A keyboard that comes with a small USB receiver, or dongle, connects to your computer via this little device. The USB dongle is a radio frequency receiver that takes the signal sent by the keyboard and feeds it to your computer via the USB port. Models that connect with a USB dongle like this are the second fastest connection. However, you need to not lose that tiny USB dongle, or you'll render your keyboard useless. Many models have a place to store a dongle, but not all of them do.
A keyboard that connects via Bluetooth is by far the simplest connection. It does take the most work to connect the first time, but the process is usually pretty quick. Once you've paired a Bluetooth keyboard to your computer, it will automatically connect whenever it's turned on and in range.
Ease of Use
This examines how simple it is to use each device.
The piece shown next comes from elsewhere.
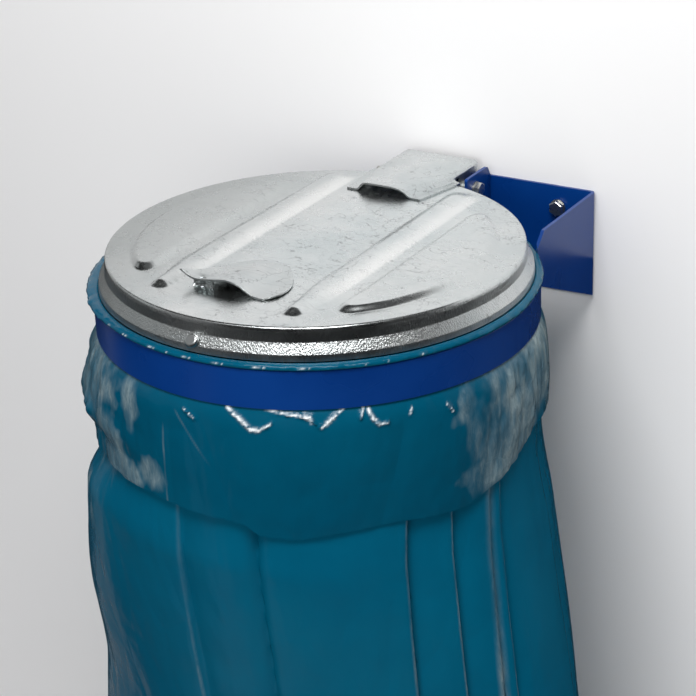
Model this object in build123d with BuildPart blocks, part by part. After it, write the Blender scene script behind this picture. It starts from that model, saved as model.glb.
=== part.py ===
"""Wall-mounted bin bag holder: a painted steel band on a folded wall bracket, an inner ring that
the bag's mouth is turned over, a hinged galvanised lid with a finger grip, and the bag itself.

Millimetres. +Z is up and +Y points at the wall. The wall's face is y = 0, x = 0 is the middle
plane of the band and the lid, and z = 0 is the band's top edge."""

from build123d import *
from math import cos, hypot, radians, sin, sqrt
import os

os.makedirs("parts", exist_ok=True)

# Painted outer band
band_radius = 200.0          # outside
band_height = 35.0
band_sheet = 2.5
band_stand_off = 46.0        # wall's face to the back of the band
rim_round = 0.8

# Film of the bag, thicker than the real film so that it makes a solid
film = 1.0
film_gap = 0.3               # air between the film and each ring

# Inner ring that carries the bag
inner_ring_sheet = 2.4
inner_ring_rise = 4.6        # its top above the band's top edge
inner_ring_height = 35.0

# Bag, lying flat 700 wide and hanging with its mouth turned over the inner ring
bag_half_width = 350.0
bag_drop = 905.0             # bottom seam below the band's top edge
cuff_drop = 118.0            # turned-over cuff below the band
cuff_bulge = 6.0             # cuff outside the band's own radius
cuff_folding = 0.35          # share of the folds' depth that the cuff has
seam_half = 2.5
bag_stations = [             # shares of the way down, of the way to flat, of the folds, side swell
    (0.0, 0.01, 0.75, 0.0),
    (0.05, 0.015, 0.9, 13.0),
    (0.14, 0.055, 1.0, 15.0),
    (0.37, 0.19, 1.0, 2.0),
    (0.65, 0.45, 1.0, 0.0),
    (0.86, 0.73, 0.7, 0.0),
]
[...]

When rating for this metric, we assess how easy it is to connect the keyboard to a computer. We also look at what features make it easier or more difficult to use. If it requires becoming an expert on an owner's manual before starting, a product won't score as high as if it is simple to use right out of the box.
We rate every product based on what features make your user experience better. Features like backlighting make working in dark rooms easier, this is important for gaming keyboards. Features like media keys to control or pause what you're listing to help with productivity and are very convenient. Having the ability to switch between devices easily is a great feature for those who are always working on multiple screens. Having a tenkey pad is a nice feature for some, but if you prioritize portability, then this feature isn't as great.
This measures how easily a keyboard can be packed and brought with you. We weigh and measure every product during testing to assess this rubric. Some models have other specific portability features, like smaller keys or folding features.
For ergonomics, we measure how well each device minimizes discomfort. We evaluate the natural feel and pleasantness of each model by using every one for many hours at a time and recording how our hands, wrists, arms, and shoulders feel when in use. Design aspects such as lateral angle, slope, tenting, and having a palm rest all affect the ergonomics of a device.
Some keyboards come with software to help you set up and customize them. The complexity of this software varies greatly and isn't all that necessary for many users. But if you want to get the most out of a higher-end or a gaming keyboard, then whether or not it comes with software to customize is important. The best software is easy to learn and operate, and allows you to navigate the complexities of customizing things like macros and other shortcuts, multiple screens and devices, backlighting, and more.
Most keyboards have a fairly long battery life. In fact, wired models have infinite battery life since they're drawing power from the computer they're connected to, as long as that computer has power.
If a keyboard is wireless, it needs its own battery supply. Some devices use alkaline batteries to power them. These batteries need to be replaced every so often, but it's generally a few months of use before a keyboard will need new alkaline batteries.
Some models have rechargeable lithium-ion batteries. These batteries tend not to last as long as alkaline batteries, but since they're rechargeable, it isn't a big deal. Most keyboards can be used while they're being recharged via a USB cable. And since you're generally using a keyboard with a computer, finding a power source isn't an issue, either.
We hope this guide should help make your buying decision a little bit easier. After assessing your goals and needs, choose one from his list that fits your needs best. We're always looking for the best new keyboards, so rest assured, we'll keep buying, using, and reviewing the best ones to help you find the right product for your needs and budget.